Capacity vs. Tolerance: A Balancing Act
Schwab’s research emphasizes the importance of aligning risk capacity (how much you can afford to lose) with risk tolerance (how much you can comfortably withstand emotionally). Younger investors with longer time horizons generally have a higher risk capacity, while older investors closer to retirement may prioritize capital preservation. Understanding this balance is critical for making informed investment decisions during periods of uncertainty.
What to Watch in the Coming Months
Several key factors will determine whether South Korea’s bull market can survive the energy shock. These include the trajectory of oil prices, the Bank of Korea’s monetary policy response, and the resilience of the global economy. Investors should closely monitor these developments and adjust their portfolios accordingly.
Specifically, keep an eye on:
- OPEC+ Production Decisions: Any further cuts or extensions of production cuts could push oil prices higher.
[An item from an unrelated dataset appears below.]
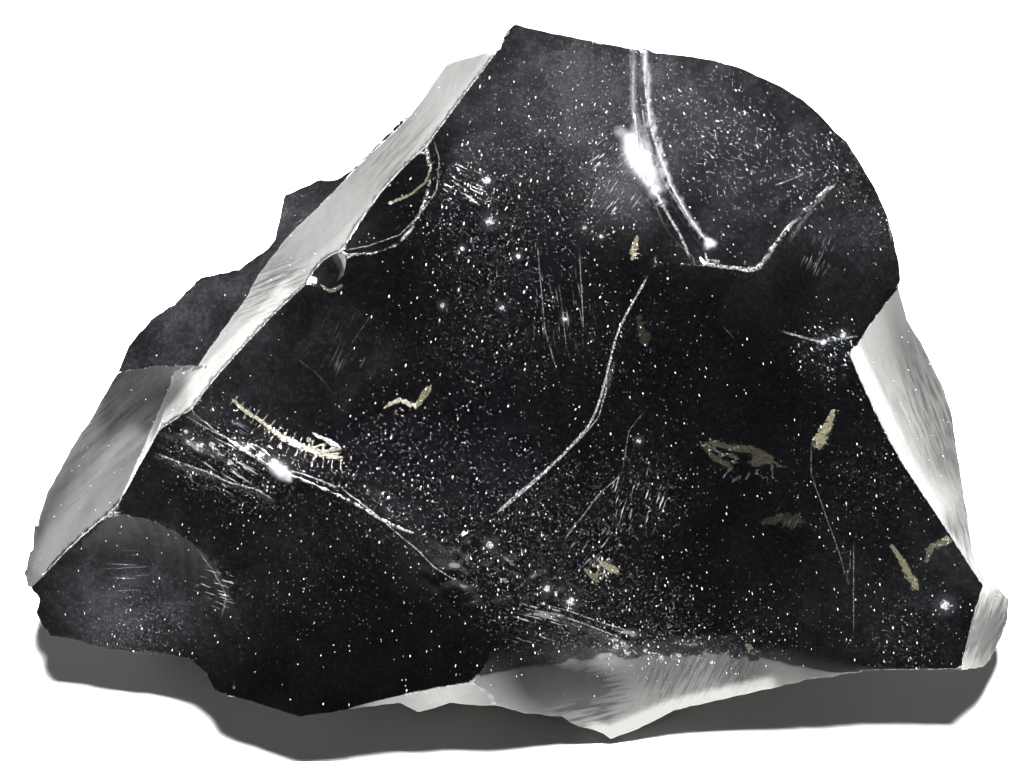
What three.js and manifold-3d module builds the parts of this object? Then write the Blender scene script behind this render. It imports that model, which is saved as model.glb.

- Geopolitical Developments: Escalations in geopolitical tensions, particularly in the Middle East, could disrupt oil supplies and drive up prices.
- Bank of Korea Meetings: The BOK’s statements and actions will provide clues about its stance on inflation and economic growth.
- Corporate Earnings Reports: Earnings reports from South Korean companies will reveal the extent to which they are being impacted by higher energy costs.
The coming months will be a critical test for South Korea’s stock market. While the country’s economic fundamentals remain strong, the energy shock presents a significant challenge. Investors who remain vigilant, diversified, and focused on long-term fundamentals are best positioned to navigate this period of uncertainty.